DNS was originally made for name resolution and not for data transfer, so it’s often not seen as a malicious communications and data exfiltration threat. Because DNS is a well-established and trusted protocol, hackers know that organizations rarely analyze DNS packets for malicious activity. DNS has less attention and most organizations focus resources on analyzing web or email traffic where they believe attacks often take place. In reality, diligent endpoint monitoring is required to find and prevent DNS tunneling.
Furthermore, tunneling toolkits have become an industry and are wildly available on the Internet, so hackers don’t really need technical sophistication to implement DNS tunneling attacks.

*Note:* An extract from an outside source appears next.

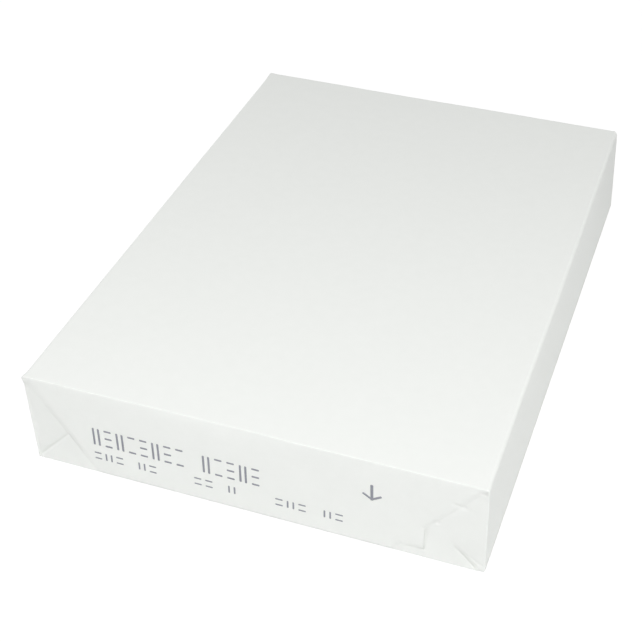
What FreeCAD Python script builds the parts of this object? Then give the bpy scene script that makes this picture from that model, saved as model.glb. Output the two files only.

To better understand how hackers deploy this technique, let’s examine three of the popular tools that implement DNS Tunneling.
Most of the other DNS Tunneling tools focus on tunneling TCP traffic using DNS, but this tool is different. DNScat2 is designed to create an encrypted command and control channel over the DNS. It borrows some concepts from Metasploit’s handler and is made with ease of use in mind.
The tool is divided into two components, a client and a server. The client is written in C and the server is in Ruby.
The server is long-lived and can support connections from many clients, which makes it a basic C&C server. It will need to run first, before any of the clients.
After running the server, the client can run. This will open a session with the server that can either traverse the DNS hierarchy, which is the recommended way, or connect directly to the server via raw UDP. Going through the full DNS hierarchy requires an authoritative domain but will bypass most firewalls, since the DNS traffic is exchanged with the default server configured on the machine.
Connecting directly to the server is a useful feature for testing but is a lot more likely to be blocked by a firewall.
List of possible commands in a session
Forwarding the victim’s TCP port 22 through the tunnel
Iodine lets you tunnel IPv4 data through a DNS server. It creates a network interface on each of the clients and connects them together as if they shared the same network. This feature is unique to Iodine since other DNS tunneling tools focus on tunneling specific ports, and not the entire IPv4 traffic. This allows computers to ping each other, access all UDP/TCP ports and all other protocols that are encapsulated by an IP header.
The tool runs on Linux, Mac OS X, FreeBSD, NetBSD, OpenBSD and Windows and requires a TUN/TAP device. It also comes built-in with Kali Linux.
Iodine comes with as two executable files: iodined (The server), and iodine (the client).
To run the server, you need control over a real domain, and a server with a public IP address to run it on. then delegate a subdomain to the server.
The client is passed one or two arguments, the first is the local relaying DNS server, and the second is the domain by the server. If the first argument is not specified, the system’s current DNS setting will be used as a relay.
Running the server on the attacker’s “Kali Linux”
Running the client on the victim’s Windows machine
Opening a bind shell on port 666 on the victim’s machine
Connecting to the bind shell via the DNS tunnel
Heyoka is an exfiltration tool that uses spoofed DNS requests to create a bidirectional tunnel. The tool is not under active development anymore and according to its authors, is up to 60% faster than other tools by using binary encoding and NULL records. Heyoka also focuses on stealth by sending spoofed DNS traffic from other hosts in the network. This makes detection by a firewall and locating the machine that’s tunneling much harder. With that said, it currently works only on Windows.
Heyoka comes as a single executable that can run in two modes: master and slave. The master acts as a server and will listen on a local port, for example, 2222. The slave acts as a client and will forward one of its ports, for example, 22 through the tunnel and allow the attacker access to it by connecting to 127.0.0.1:2222 on the master machine. In this example, the victim’s SSH port will be exposed through DNS.
Running the server on the attacker’s Windows machine
Opening a bind shell on the victim’s Windows machine and running the tool
Receiving the connection on the server and interacting with the bind shell
Packet Capture (showing plain text data)
A firewall is no longer enough to separate an internal network and keep it safe, and DNS tunneling is just one of the creative techniques that cybercriminals use to escape internal networks. For example, Heyoka’s stealth mechanism proves that what’s invisible from the firewall’s perspective, is obviously malicious from the endpoint’s point of view. To combat DNS tunneling, the burden has shifted away from the network to the endpoint. Security professionals and vendors must examine incoming and outgoing traffic at the endpoint to detect and defeat these attacks.